Se la visione dell’attuale politica mondiale si limita alla macchina da guerra psicologica nota come i “media mainstream”, si potrebbe concludere che 1) Putin è il male e la Russia è isolata; 2) la Russia sta perdendo la guerra “ibrida” o dell’informazione, oltre al conflitto militare e 3) la maggior parte del mondo lo sa e sta agendo di conseguenza.
Questa linea viene promossa da Politico, la rivista di Washington che gongola per il presunto isolamento dell’ambasciatore russo negli Stati Uniti, Anatoly Antonov (foto), descritto come “uno degli uomini più soli di Washington”, con poco o nessun contatto con i funzionari statunitensi e un personale dell’ambasciata in calo a causa delle espulsioni. A malincuore Politico nota che ha partecipato alla conferenza dello Schiller Institute del 9 aprile sulla necessità di costruire una nuova architettura globale di sicurezza e sviluppo, con un link agli atti.
Tuttavia, l’edizione del 16 aprile dell’Economist, portavoce della City di Londra e degli insider dell’intelligence britannica, ha dovuto ammettere con riluttanza il declino dell’influenza dell’Occidente e in particolare degli Stati Uniti. Nonostante i falsi assiomi incorporati, l’articolo (dal titolo “Cosa c’è in gioco in Ucraina”) rivela il profondo senso di panico che attanaglia l’oligarchia transatlantica, la quale ha deciso di giocare il tutto per tutto per imporre un cambio di regime a Mosca.
L’unità di intelligence della rivista analizza il voto all’ONU che condanna l’operazione militare russa in Ucraina e giunge alla conclusione che in realtà è l’Occidente a perdere! Solo un terzo della popolazione mondiale vive in paesi che hanno votato per condannare la Russia, la maggior parte dei quali stati occidentali o poveri totalmente dipendenti dall’Occidente. Un altro terzo vive in paesi, come l’India, l’Egitto e l’Indonesia, che sono neutrali e si sono astenuti dal voto. L’ultimo terzo vive in paesi che, secondo l’articolo, “riecheggiano” la logica russa dell’invasione.
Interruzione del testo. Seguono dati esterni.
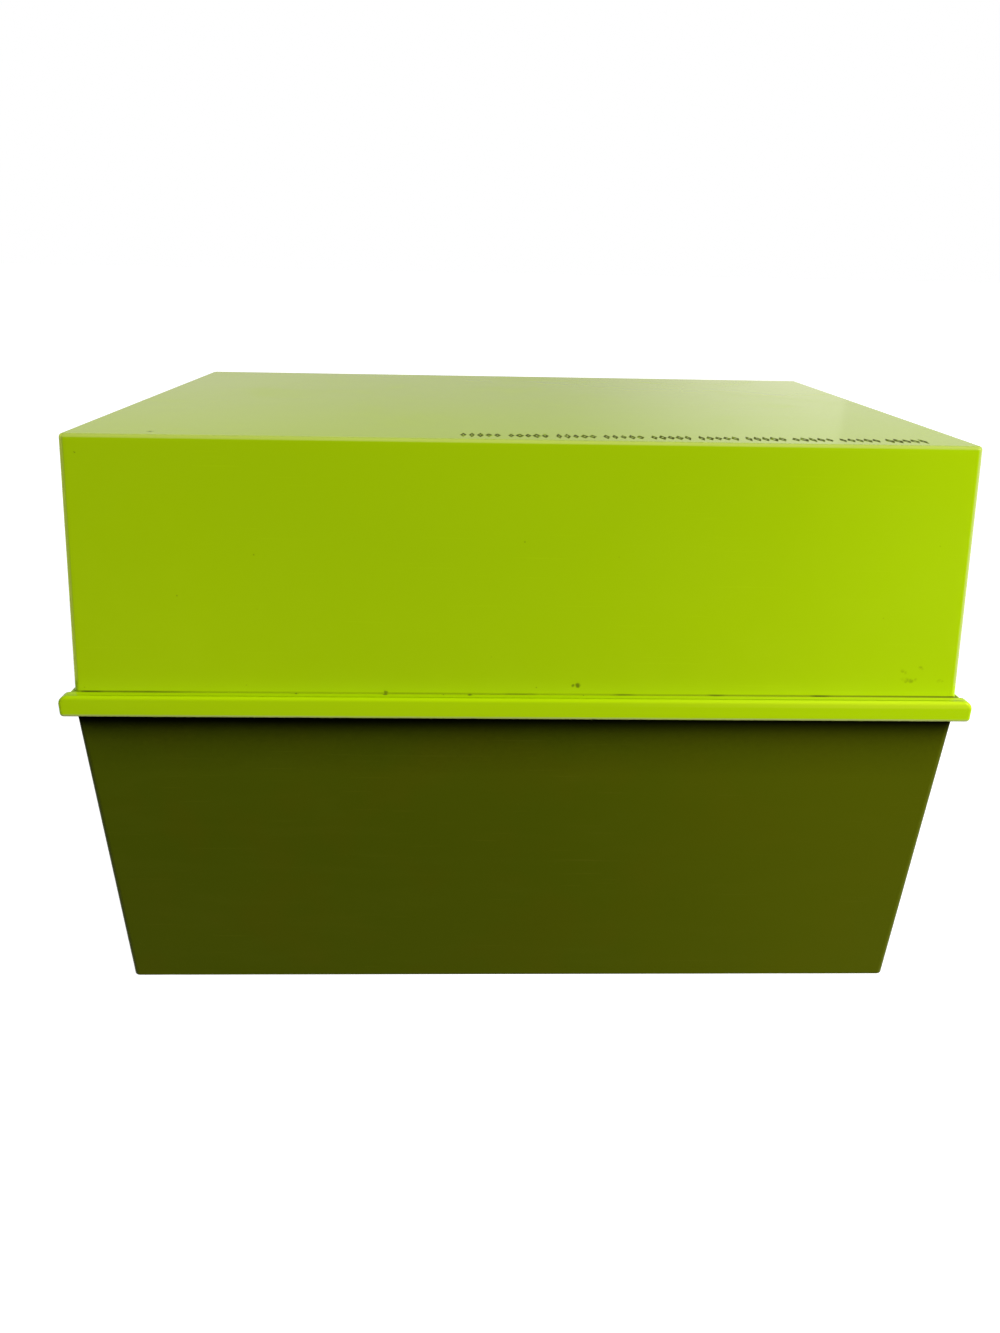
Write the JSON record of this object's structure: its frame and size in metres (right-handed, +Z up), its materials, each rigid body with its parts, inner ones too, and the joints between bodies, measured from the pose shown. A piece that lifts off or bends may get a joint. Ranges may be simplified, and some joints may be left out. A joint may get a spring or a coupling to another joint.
{
  "type": "recipe box",
  "caption": "Hinged moulded plastic box for recipe cards: a drafted lid with a lip along its front over a plain base, on pin hinges, with tabbed index guides inside.",
  "frame": {"origin": "middle of the base's foot ring, on the surface the box stands on", "axes": "+Z up, +X along the box's long side to the right, and the front looks along -Y with the hinges at +Y"},
  "size_m": [0.1442, 0.1077, 0.096],
  "materials": {
    "base_plastic": "satin moulded",
    "lid_plastic": "polished moulded",
    "pin_steel": "drawn wire",
    "guide_card": "matte pressed card"
  },
  "bodies": {
    "base_body": {"base": "base_plastic", "hinge_pin_left": "pin_steel", "hinge_pin_right": "pin_steel"},
    "lid_body": {"lid": "lid_plastic"},
    "guide_set": {"index_guide_1": "guide_card", "index_guide_2": "guide_card", "index_guide_3": "guide_card", "index_guide_4": "guide_card", "index_guide_5": "guide_card", "index_guide_6": "guide_card"}
  },
  "joints": [
    {"name": "lid_hinge", "type": "hinge", "parent": "base_body", "child": "lid_body", "pos_m": [0, 0.0528, 0.053], "axis": [-1, 0, 0], "range_deg": [0, 105]},
    {"name": "guides_tilt", "type": "hinge", "parent": "base_body", "child": "guide_set", "pos_m": [0, 0.03915, 0.0029], "axis": [-1, 0, 0], "range_deg": [-25, 0]}
  ]
}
Questi ultimi vengono descritti come parte del “mondo emergente”, cioè ex colonie, i cui cittadini considerano l’Occidente “decadente, egoista ed ipocrita”.
L’Economist descrive la reazione della grande maggioranza delle nazioni come “uno stupefacente rimprovero” all’Occidente, e “un cocktail velenoso di lamentele legittime e di esagerazioni, il tutto condito da un persistente risentimento contro il colonialismo”.
Molti di questi paesi stanno approfondendo i legami con la Russia e la Cina, poiché queste due nazioni si stanno muovendo verso un’alternativa al crollo del sistema finanziario occidentale, dovuto in parte alla guerra economica condotta contro di loro. Tra di essi ci sono anche l’India e l’Egitto, così come la maggior parte delle nazioni africane, che stanno cercando di aumentare i rapporti commerciali con la Russia.
Perfino in America Latina, il proverbiale “cortile di casa” di Washington, cresce la resistenza. Anche se l’Organizzazione degli Stati Americani ha votato il 21 aprile una risoluzione (sponsorizzata dagli Stati Uniti) per sospendere lo status di osservatore permanente della Russia, tra gli otto paesi che si sono astenuti ci sono i “Tre Grandi”: Argentina, Brasile e Messico.